=== Provided records ===
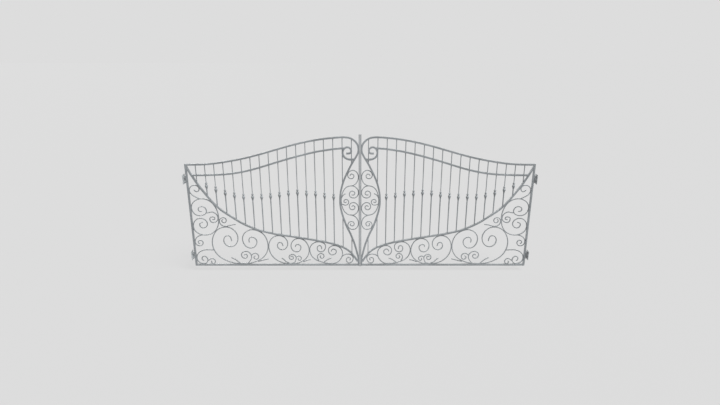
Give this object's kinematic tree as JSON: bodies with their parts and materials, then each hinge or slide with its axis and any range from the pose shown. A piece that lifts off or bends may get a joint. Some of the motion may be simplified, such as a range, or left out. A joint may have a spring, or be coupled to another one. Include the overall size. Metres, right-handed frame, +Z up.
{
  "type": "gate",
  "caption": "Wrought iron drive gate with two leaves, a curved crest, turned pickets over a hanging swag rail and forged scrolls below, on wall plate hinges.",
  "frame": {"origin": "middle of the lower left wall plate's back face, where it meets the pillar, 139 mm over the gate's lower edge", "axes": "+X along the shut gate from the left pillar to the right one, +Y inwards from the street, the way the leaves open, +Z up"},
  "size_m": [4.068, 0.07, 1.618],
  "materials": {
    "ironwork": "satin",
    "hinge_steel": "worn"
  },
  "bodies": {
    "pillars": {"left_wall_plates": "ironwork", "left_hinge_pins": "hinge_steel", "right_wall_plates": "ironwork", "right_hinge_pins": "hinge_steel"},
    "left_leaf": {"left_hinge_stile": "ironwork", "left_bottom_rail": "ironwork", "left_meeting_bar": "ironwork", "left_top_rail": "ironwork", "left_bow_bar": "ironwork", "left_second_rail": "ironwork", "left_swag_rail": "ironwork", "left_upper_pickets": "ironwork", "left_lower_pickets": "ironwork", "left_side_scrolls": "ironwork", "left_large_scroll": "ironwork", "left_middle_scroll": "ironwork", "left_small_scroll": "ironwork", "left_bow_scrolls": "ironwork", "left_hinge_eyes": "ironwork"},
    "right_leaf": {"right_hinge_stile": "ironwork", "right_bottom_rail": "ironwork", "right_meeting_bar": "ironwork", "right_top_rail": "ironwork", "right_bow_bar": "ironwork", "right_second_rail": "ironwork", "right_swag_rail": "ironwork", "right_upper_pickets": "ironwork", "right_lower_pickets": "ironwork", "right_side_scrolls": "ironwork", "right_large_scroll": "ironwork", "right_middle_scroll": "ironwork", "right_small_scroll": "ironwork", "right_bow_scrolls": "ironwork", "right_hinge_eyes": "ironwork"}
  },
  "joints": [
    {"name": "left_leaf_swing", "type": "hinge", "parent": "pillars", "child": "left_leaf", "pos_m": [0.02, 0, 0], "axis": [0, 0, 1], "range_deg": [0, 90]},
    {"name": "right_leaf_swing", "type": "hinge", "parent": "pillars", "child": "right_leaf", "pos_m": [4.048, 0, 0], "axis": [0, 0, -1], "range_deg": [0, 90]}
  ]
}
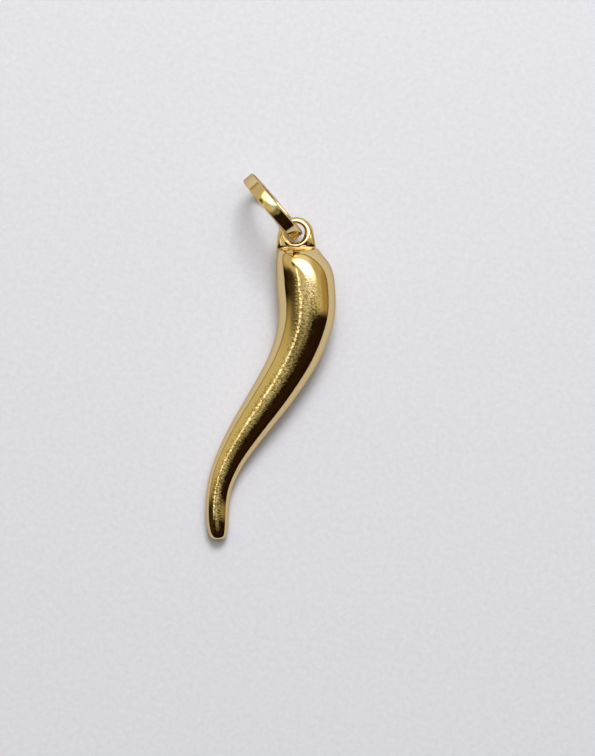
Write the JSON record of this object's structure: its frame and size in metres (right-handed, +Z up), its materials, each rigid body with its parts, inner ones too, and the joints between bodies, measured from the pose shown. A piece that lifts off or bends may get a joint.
===
Exact copies of all the records are required.

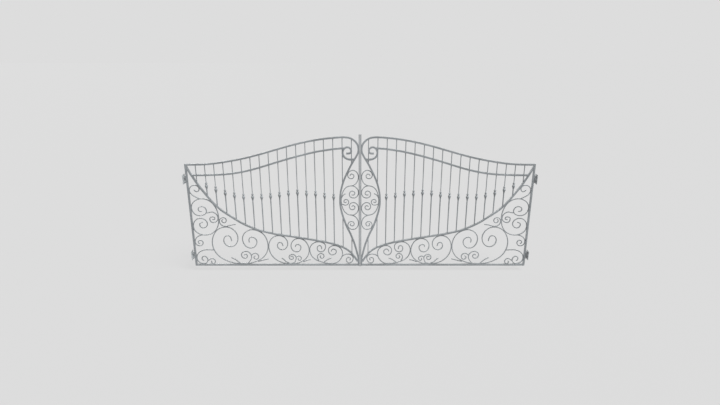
Give this object's kinematic tree as JSON: bodies with their parts and materials, then each hinge or slide with its axis and any range from the pose shown. A piece that lifts off or bends may get a joint. Some of the motion may be simplified, such as a range, or left out. A joint may have a spring, or be coupled to another one. Include the overall size. Metres, right-handed frame, +Z up.
{
  "type": "gate",
  "caption": "Wrought iron drive gate with two leaves, a curved crest, turned pickets over a hanging swag rail and forged scrolls below, on wall plate hinges.",
  "frame": {"origin": "middle of the lower left wall plate's back face, where it meets the pillar, 139 mm over the gate's lower edge", "axes": "+X along the shut gate from the left pillar to the right one, +Y inwards from the street, the way the leaves open, +Z up"},
  "size_m": [4.068, 0.07, 1.618],
  "materials": {
    "ironwork": "satin",
    "hinge_steel": "worn"
  },
  "bodies": {
    "pillars": {"left_wall_plates": "ironwork", "left_hinge_pins": "hinge_steel", "right_wall_plates": "ironwork", "right_hinge_pins": "hinge_steel"},
    "left_leaf": {"left_hinge_stile": "ironwork", "left_bottom_rail": "ironwork", "left_meeting_bar": "ironwork", "left_top_rail": "ironwork", "left_bow_bar": "ironwork", "left_second_rail": "ironwork", "left_swag_rail": "ironwork", "left_upper_pickets": "ironwork", "left_lower_pickets": "ironwork", "left_side_scrolls": "ironwork", "left_large_scroll": "ironwork", "left_middle_scroll": "ironwork", "left_small_scroll": "ironwork", "left_bow_scrolls": "ironwork", "left_hinge_eyes": "ironwork"},
    "right_leaf": {"right_hinge_stile": "ironwork", "right_bottom_rail": "ironwork", "right_meeting_bar": "ironwork", "right_top_rail": "ironwork", "right_bow_bar": "ironwork", "right_second_rail": "ironwork", "right_swag_rail": "ironwork", "right_upper_pickets": "ironwork", "right_lower_pickets": "ironwork", "right_side_scrolls": "ironwork", "right_large_scroll": "ironwork", "right_middle_scroll": "ironwork", "right_small_scroll": "ironwork", "right_bow_scrolls": "ironwork", "right_hinge_eyes": "ironwork"}
  },
  "joints": [
    {"name": "left_leaf_swing", "type": "hinge", "parent": "pillars", "child": "left_leaf", "pos_m": [0.02, 0, 0], "axis": [0, 0, 1], "range_deg": [0, 90]},
    {"name": "right_leaf_swing", "type": "hinge", "parent": "pillars", "child": "right_leaf", "pos_m": [4.048, 0, 0], "axis": [0, 0, -1], "range_deg": [0, 90]}
  ]
}
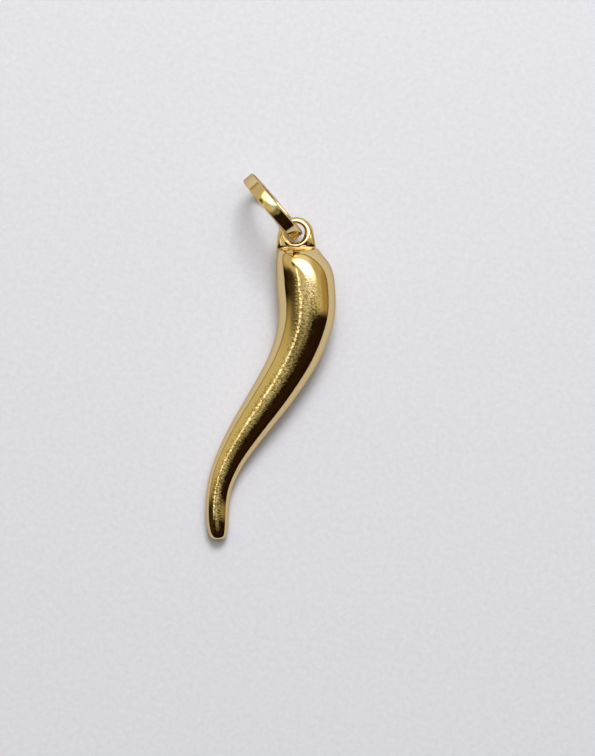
Write the JSON record of this object's structure: its frame and size in metres (right-handed, +Z up), its materials, each rigid body with its parts, inner ones too, and the joints between bodies, measured from the pose shown. A piece that lifts off or bends may get a joint.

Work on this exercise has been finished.